Спустя несколько часов после пробуждения его мозг сочли восстановившимся в должной мере. Правда, не все помнилось ясно, но врачи объяснили: после выхода из анабиоза частичная амнезия – обычное явление. Скоро все пройдет.
На старика надели жилет с легким биомонитором, снабдили тощим пружинистым роботом и сказали, что можно ходить где угодно.
– Интересно, зачем меня разбудили, – проговорил Клавэйн.
– Об этом потом, – произнес Скорпион, очевидно командовавший на корабле. – Особой спешки нет.
– Правильно ли я догадываюсь: назрело важное решение и принять его должен я?
Он посмотрел на девушку по имени Антуанетта Бакс – веснушчатую, большеглазую. Ее толком вспомнить не мог, но не сомневался: вспоминать есть что. Она едва заметно кивнула.
– Из-за вида за окном мы бы тебя будить не стали, – проворчал Скорпион. – Вид-то, честно говоря, паршивый.
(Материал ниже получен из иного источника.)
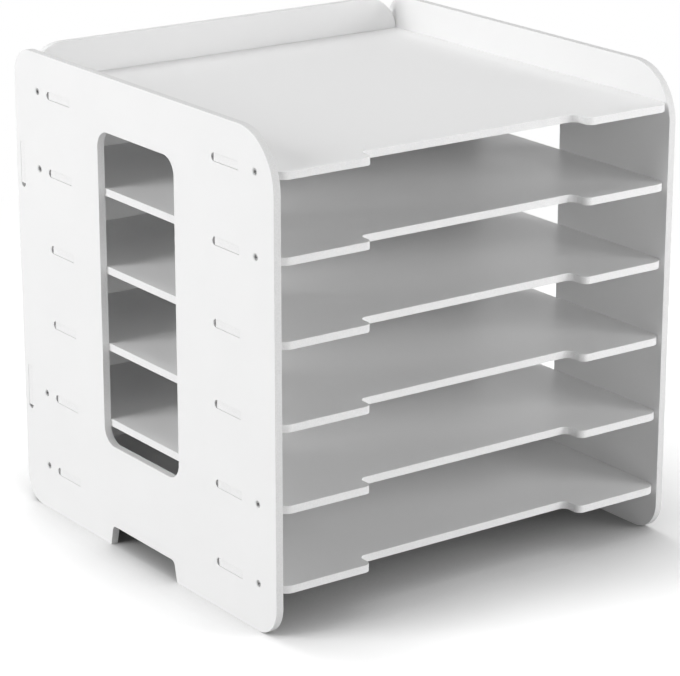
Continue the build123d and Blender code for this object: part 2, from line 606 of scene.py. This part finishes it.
def makeFloor():
    look = floorLook
    bpy.ops.object.select_all(action="DESELECT")
    bpy.ops.mesh.primitive_plane_add(size=look["size"], location=(0, 0, 0))
    floor = bpy.context.active_object
    floor.name = "floor"
    finish = newFinish("white_sweep")
    seen = finish.ray("Camera")
    # Ambient occlusion darkens the floor's colour near the object: a painted contact shadow
    clearance = finish.node("AmbientOcclusion", None, {"Distance": look["contactReach"]}, "AO")
    tone = finish.blend(clearance, grey(look["paintedContactShadow"]), grey(look["seen"]))
    paint = finish.node("BsdfDiffuse", None, {"Color": finish.blend(seen, grey(look["bounce"]), tone)})
    white = finish.node("Emission", None, {"Color": grey(1.0), "Strength": 1.0})
    away = finish.node("VectorMath", {"operation": "LENGTH"}, {0: finish.place()}, "Value")
    fade = finish.ease(away, look["fade"])
    floor.data.materials.append(finish.surface(
        finish.node("MixShader", None, {0: fade * seen, 1: paint, 2: white})
    ))


# A dim white world, which the camera and every reflection see as pure white
ambientLight = 0.12


def makeWorld():
    scene.world = bpy.data.worlds.new("studio")
    finish = Finish(scene.world)
    mirrored = finish.ray("Camera") | finish.ray("Glossy") | finish.ray("Transmission")
    strength = mirrored * (1.0 - ambientLight) + ambientLight
    sky = finish.node("Background", None, {"Color": grey(1.0), "Strength": strength})
    finish.node("OutputWorld", None, {"Surface": sky})


# Soft boxes, all turned to the object's middle
lampSetup = {
    "target": (0, 0, 0.16),
    "mirroredAbove": 1.5,      # lamps below this height stay out of reflections, where they burn out
    "lamps": {
        "leftBank": {"place": (-2.6, 0.6, 1.1), "size": (1.5, 1.8), "power": 60},
        "frontRightBank": {"place": (0.75, -1.05, 0.45), "size": (0.6, 0.6), "power": 7.2},
        "frontBank": {"place": (-0.2, -2.4, 0.75), "size": (1.6, 0.9), "power": 17},
        "topBank": {"place": (0.1, 0.2, 2.4), "size": (1.8, 1.8), "power": 9.5},
        "rearTopBank": {"place": (0.0, 0.9, 1.9), "size": (1.2, 1.2), "power": 9},
    },
}


def makeLamps():
    target = Vector(lampSetup["target"])
    for name, lamp in lampSetup["lamps"].items():
        light = bpy.data.lights.new(name, "AREA")
        light.shape = "RECTANGLE"
        light.size, light.size_y = lamp["size"]
        light.energy = lamp["power"]
        holder = bpy.data.objects.new(name, light)
        scene.collection.objects.link(holder)
        holder.location = lamp["place"]
        holder.rotation_euler = (target - holder.location).to_track_quat("-Z", "Y").to_euler()
        holder.visible_glossy = holder.location.z > lampSetup["mirroredAbove"]


cameraSetup = {
    "place": (-1.09113, -1.53005, 0.73700),
    "heading": 35.499,         # degrees right of straight on
    "tilt": 17.919,            # degrees down
    "lens": 152.06,
    "sensor": 36.0,
    "clip": (0.05, 50),
}


def makeCamera():
    camera = bpy.data.cameras.new("camera")
    camera.sensor_fit = "HORIZONTAL"
    camera.sensor_width = cameraSetup["sensor"]
    camera.lens = cameraSetup["lens"]
    camera.clip_start, camera.clip_end = cameraSetup["clip"]
    camera.dof.use_dof = False
    holder = bpy.data.objects.new("camera", camera)
    scene.collection.objects.link(holder)
    holder.location = cameraSetup["place"]
    upward = 90 - cameraSetup["tilt"]
    holder.rotation_euler = (math.radians(upward), 0, math.radians(-cameraSetup["heading"]))
    scene.camera = holder


makeFloor()
makeWorld()
makeLamps()
makeCamera()
scene.view_settings.view_transform = "Standard"
print("studio done")
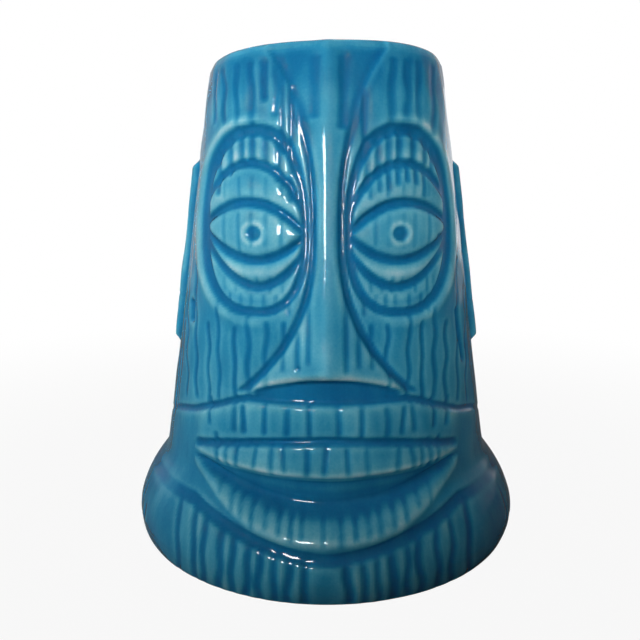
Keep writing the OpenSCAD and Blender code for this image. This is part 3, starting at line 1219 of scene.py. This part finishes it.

В центре колоссального субсветовика пряталось место, будто взятое в совсем иной части Вселенной. Там, на поляне, росла трава, стояли деревья, над головой голубело небо – искусственное, но так похожее на взаправдашнее. Меж ветвей порхали, сновали голографические попугаи, туканы и прочая пестрая тропическая живность. Вдали виднелся подозрительно реалистичный водопад. Над темным озерцом, куда обрушивались струи, поднимался сизоватый туман.
Фелка подвела Клавэйна к пятачку влажно поблескивающей, прохладной травы. Одетая в черное платье длиной почти до пят, женщина не замечала, что подол собирает росу.
Клавэйн и Фелка уселись друг против друга на пни, отполированные до зеркального блеска. На поляне, если не считать птиц, больше никого не было.
Старик осмотрелся. Теперь он чувствовал себя гораздо лучше, память восстановилась, но этого места в ней не было.
– Твоя работа? – повел он рукой вокруг.
– Нет, – осторожно ответила Фелка. – А почему ты спрашиваешь?
– Потому что похоже на лес в Материнском Гнезде. Там, где была твоя студия. Правда, здесь есть тяготение.
– А, так ты вспомнил.
Он почесал подбородок, жалея сбритую начисто бороду. Кто-то оказал медвежью услугу, пока старый сочленитель спал.
– Увы, я помню лишь обрывки. И слабо представляю, что случилось, перед тем как я заснул.
– А что именно ты помнишь?
– Ремонтуар отправился поговорить с Силвестом. Ты тоже хотела, но передумала. А больше почти ничего. Вольева ведь умерла?
– Да. Мы эвакуировали планету. Вы с Вольевой договорились о разделе арсенала. Она взяла «Буревестник», загрузила столько пушек, сколько поместилось, и двинула прямиком к орудию ингибиторов.